#### Work instructions
Each line below should be quoted exactly, please.

#### Collected material
┌────────

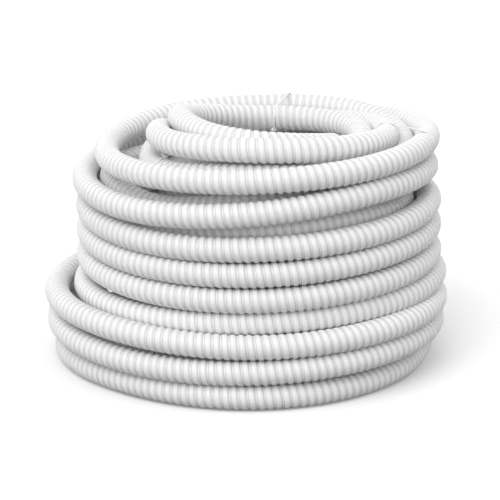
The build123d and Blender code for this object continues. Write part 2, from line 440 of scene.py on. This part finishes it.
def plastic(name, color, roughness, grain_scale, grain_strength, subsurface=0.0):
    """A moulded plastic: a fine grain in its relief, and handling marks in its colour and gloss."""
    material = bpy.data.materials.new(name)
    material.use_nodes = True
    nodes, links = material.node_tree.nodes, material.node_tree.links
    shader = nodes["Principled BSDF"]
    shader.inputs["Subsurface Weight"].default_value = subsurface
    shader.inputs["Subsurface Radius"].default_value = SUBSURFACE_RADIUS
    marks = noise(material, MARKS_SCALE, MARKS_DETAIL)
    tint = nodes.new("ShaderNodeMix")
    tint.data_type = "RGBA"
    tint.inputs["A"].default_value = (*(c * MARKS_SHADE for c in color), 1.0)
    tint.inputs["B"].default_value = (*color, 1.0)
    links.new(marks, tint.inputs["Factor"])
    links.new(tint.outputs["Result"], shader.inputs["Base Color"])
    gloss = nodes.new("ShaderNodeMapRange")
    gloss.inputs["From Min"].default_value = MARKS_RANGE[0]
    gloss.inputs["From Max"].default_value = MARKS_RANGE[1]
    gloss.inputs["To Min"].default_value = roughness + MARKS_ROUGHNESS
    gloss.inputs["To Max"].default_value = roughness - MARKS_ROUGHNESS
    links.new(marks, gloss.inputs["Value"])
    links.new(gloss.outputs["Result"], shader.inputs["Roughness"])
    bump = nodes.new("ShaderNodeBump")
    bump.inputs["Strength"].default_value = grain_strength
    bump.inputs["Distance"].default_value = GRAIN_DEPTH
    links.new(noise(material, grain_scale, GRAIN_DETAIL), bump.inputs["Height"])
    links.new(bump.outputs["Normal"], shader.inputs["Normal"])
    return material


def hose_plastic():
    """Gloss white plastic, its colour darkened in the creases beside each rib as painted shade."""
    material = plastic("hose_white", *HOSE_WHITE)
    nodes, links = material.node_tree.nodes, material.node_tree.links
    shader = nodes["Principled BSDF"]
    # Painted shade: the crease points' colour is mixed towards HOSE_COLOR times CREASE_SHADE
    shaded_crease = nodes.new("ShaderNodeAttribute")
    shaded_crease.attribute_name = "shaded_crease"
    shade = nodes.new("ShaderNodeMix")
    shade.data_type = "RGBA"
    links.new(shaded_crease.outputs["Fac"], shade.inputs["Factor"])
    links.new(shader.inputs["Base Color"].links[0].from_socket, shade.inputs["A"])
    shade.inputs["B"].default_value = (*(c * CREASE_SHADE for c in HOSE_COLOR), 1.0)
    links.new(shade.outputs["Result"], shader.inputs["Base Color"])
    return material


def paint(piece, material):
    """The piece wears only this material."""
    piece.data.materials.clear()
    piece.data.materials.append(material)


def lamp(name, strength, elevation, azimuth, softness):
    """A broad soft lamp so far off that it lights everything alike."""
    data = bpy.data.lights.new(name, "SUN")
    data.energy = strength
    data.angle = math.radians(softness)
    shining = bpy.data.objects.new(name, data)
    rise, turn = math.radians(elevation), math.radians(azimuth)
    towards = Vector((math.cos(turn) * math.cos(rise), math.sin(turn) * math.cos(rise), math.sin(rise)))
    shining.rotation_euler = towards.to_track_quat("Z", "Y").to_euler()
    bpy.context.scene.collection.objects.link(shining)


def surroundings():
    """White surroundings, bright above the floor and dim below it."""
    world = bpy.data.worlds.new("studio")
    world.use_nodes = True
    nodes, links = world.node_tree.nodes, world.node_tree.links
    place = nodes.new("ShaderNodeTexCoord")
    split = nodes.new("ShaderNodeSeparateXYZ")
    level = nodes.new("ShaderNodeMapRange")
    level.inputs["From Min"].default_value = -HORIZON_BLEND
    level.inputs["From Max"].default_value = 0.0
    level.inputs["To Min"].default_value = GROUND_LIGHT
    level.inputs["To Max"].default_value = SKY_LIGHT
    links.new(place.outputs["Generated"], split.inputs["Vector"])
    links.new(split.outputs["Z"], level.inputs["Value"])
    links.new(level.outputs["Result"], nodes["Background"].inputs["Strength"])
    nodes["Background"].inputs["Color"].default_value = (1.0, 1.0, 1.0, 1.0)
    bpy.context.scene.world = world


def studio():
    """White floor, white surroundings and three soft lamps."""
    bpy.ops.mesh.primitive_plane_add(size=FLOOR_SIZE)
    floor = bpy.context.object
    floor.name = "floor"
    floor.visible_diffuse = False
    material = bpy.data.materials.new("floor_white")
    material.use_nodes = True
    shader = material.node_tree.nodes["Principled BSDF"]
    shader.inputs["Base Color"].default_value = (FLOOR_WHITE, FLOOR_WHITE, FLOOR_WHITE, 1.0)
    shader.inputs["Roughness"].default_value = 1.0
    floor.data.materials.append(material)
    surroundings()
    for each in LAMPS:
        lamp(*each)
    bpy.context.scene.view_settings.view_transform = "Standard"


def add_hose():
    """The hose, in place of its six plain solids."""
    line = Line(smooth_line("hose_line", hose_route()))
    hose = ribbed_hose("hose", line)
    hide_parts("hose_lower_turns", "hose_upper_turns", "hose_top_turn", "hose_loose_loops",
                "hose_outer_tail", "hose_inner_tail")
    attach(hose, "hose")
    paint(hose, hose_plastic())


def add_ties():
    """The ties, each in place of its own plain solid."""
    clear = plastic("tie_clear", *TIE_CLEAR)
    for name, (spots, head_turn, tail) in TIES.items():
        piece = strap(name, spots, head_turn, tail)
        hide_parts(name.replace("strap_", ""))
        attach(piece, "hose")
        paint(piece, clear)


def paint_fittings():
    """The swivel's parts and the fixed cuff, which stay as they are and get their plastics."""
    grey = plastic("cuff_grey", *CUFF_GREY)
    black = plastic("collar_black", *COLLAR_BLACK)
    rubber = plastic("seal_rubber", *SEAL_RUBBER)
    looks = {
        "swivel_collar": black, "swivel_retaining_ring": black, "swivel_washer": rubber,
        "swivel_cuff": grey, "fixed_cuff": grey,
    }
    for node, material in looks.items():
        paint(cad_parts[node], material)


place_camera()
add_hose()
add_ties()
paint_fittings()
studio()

└────────

#### Task result
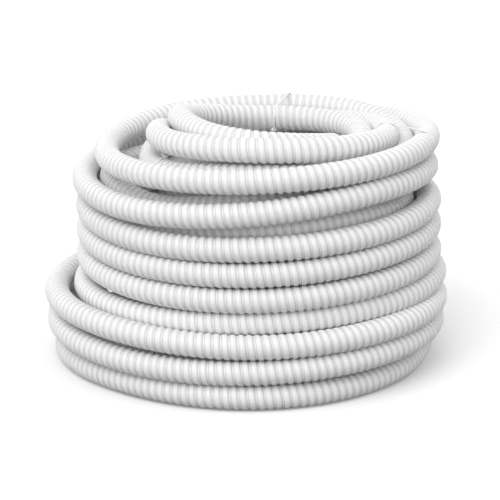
The build123d and Blender code for this object continues. Write part 2, from line 440 of scene.py on. This part finishes it.
def plastic(name, color, roughness, grain_scale, grain_strength, subsurface=0.0):
    """A moulded plastic: a fine grain in its relief, and handling marks in its colour and gloss."""
    material = bpy.data.materials.new(name)
    material.use_nodes = True
    nodes, links = material.node_tree.nodes, material.node_tree.links
    shader = nodes["Principled BSDF"]
    shader.inputs["Subsurface Weight"].default_value = subsurface
    shader.inputs["Subsurface Radius"].default_value = SUBSURFACE_RADIUS
    marks = noise(material, MARKS_SCALE, MARKS_DETAIL)
    tint = nodes.new("ShaderNodeMix")
    tint.data_type = "RGBA"
    tint.inputs["A"].default_value = (*(c * MARKS_SHADE for c in color), 1.0)
    tint.inputs["B"].default_value = (*color, 1.0)
    links.new(marks, tint.inputs["Factor"])
    links.new(tint.outputs["Result"], shader.inputs["Base Color"])
    gloss = nodes.new("ShaderNodeMapRange")
    gloss.inputs["From Min"].default_value = MARKS_RANGE[0]
    gloss.inputs["From Max"].default_value = MARKS_RANGE[1]
    gloss.inputs["To Min"].default_value = roughness + MARKS_ROUGHNESS
    gloss.inputs["To Max"].default_value = roughness - MARKS_ROUGHNESS
    links.new(marks, gloss.inputs["Value"])
    links.new(gloss.outputs["Result"], shader.inputs["Roughness"])
    bump = nodes.new("ShaderNodeBump")
    bump.inputs["Strength"].default_value = grain_strength
    bump.inputs["Distance"].default_value = GRAIN_DEPTH
    links.new(noise(material, grain_scale, GRAIN_DETAIL), bump.inputs["Height"])
    links.new(bump.outputs["Normal"], shader.inputs["Normal"])
    return material


def hose_plastic():
    """Gloss white plastic, its colour darkened in the creases beside each rib as painted shade."""
    material = plastic("hose_white", *HOSE_WHITE)
    nodes, links = material.node_tree.nodes, material.node_tree.links
    shader = nodes["Principled BSDF"]
    # Painted shade: the crease points' colour is mixed towards HOSE_COLOR times CREASE_SHADE
    shaded_crease = nodes.new("ShaderNodeAttribute")
    shaded_crease.attribute_name = "shaded_crease"
    shade = nodes.new("ShaderNodeMix")
    shade.data_type = "RGBA"
    links.new(shaded_crease.outputs["Fac"], shade.inputs["Factor"])
    links.new(shader.inputs["Base Color"].links[0].from_socket, shade.inputs["A"])
    shade.inputs["B"].default_value = (*(c * CREASE_SHADE for c in HOSE_COLOR), 1.0)
    links.new(shade.outputs["Result"], shader.inputs["Base Color"])
    return material


def paint(piece, material):
    """The piece wears only this material."""
    piece.data.materials.clear()
    piece.data.materials.append(material)


def lamp(name, strength, elevation, azimuth, softness):
    """A broad soft lamp so far off that it lights everything alike."""
    data = bpy.data.lights.new(name, "SUN")
    data.energy = strength
    data.angle = math.radians(softness)
    shining = bpy.data.objects.new(name, data)
    rise, turn = math.radians(elevation), math.radians(azimuth)
    towards = Vector((math.cos(turn) * math.cos(rise), math.sin(turn) * math.cos(rise), math.sin(rise)))
    shining.rotation_euler = towards.to_track_quat("Z", "Y").to_euler()
    bpy.context.scene.collection.objects.link(shining)


def surroundings():
    """White surroundings, bright above the floor and dim below it."""
    world = bpy.data.worlds.new("studio")
    world.use_nodes = True
    nodes, links = world.node_tree.nodes, world.node_tree.links
    place = nodes.new("ShaderNodeTexCoord")
    split = nodes.new("ShaderNodeSeparateXYZ")
    level = nodes.new("ShaderNodeMapRange")
    level.inputs["From Min"].default_value = -HORIZON_BLEND
    level.inputs["From Max"].default_value = 0.0
    level.inputs["To Min"].default_value = GROUND_LIGHT
    level.inputs["To Max"].default_value = SKY_LIGHT
    links.new(place.outputs["Generated"], split.inputs["Vector"])
    links.new(split.outputs["Z"], level.inputs["Value"])
    links.new(level.outputs["Result"], nodes["Background"].inputs["Strength"])
    nodes["Background"].inputs["Color"].default_value = (1.0, 1.0, 1.0, 1.0)
    bpy.context.scene.world = world


def studio():
    """White floor, white surroundings and three soft lamps."""
    bpy.ops.mesh.primitive_plane_add(size=FLOOR_SIZE)
    floor = bpy.context.object
    floor.name = "floor"
    floor.visible_diffuse = False
    material = bpy.data.materials.new("floor_white")
    material.use_nodes = True
    shader = material.node_tree.nodes["Principled BSDF"]
    shader.inputs["Base Color"].default_value = (FLOOR_WHITE, FLOOR_WHITE, FLOOR_WHITE, 1.0)
    shader.inputs["Roughness"].default_value = 1.0
    floor.data.materials.append(material)
    surroundings()
    for each in LAMPS:
        lamp(*each)
    bpy.context.scene.view_settings.view_transform = "Standard"


def add_hose():
    """The hose, in place of its six plain solids."""
    line = Line(smooth_line("hose_line", hose_route()))
    hose = ribbed_hose("hose", line)
    hide_parts("hose_lower_turns", "hose_upper_turns", "hose_top_turn", "hose_loose_loops",
                "hose_outer_tail", "hose_inner_tail")
    attach(hose, "hose")
    paint(hose, hose_plastic())


def add_ties():
    """The ties, each in place of its own plain solid."""
    clear = plastic("tie_clear", *TIE_CLEAR)
    for name, (spots, head_turn, tail) in TIES.items():
        piece = strap(name, spots, head_turn, tail)
        hide_parts(name.replace("strap_", ""))
        attach(piece, "hose")
        paint(piece, clear)


def paint_fittings():
    """The swivel's parts and the fixed cuff, which stay as they are and get their plastics."""
    grey = plastic("cuff_grey", *CUFF_GREY)
    black = plastic("collar_black", *COLLAR_BLACK)
    rubber = plastic("seal_rubber", *SEAL_RUBBER)
    looks = {
        "swivel_collar": black, "swivel_retaining_ring": black, "swivel_washer": rubber,
        "swivel_cuff": grey, "fixed_cuff": grey,
    }
    for node, material in looks.items():
        paint(cad_parts[node], material)


place_camera()
add_hose()
add_ties()
paint_fittings()
studio()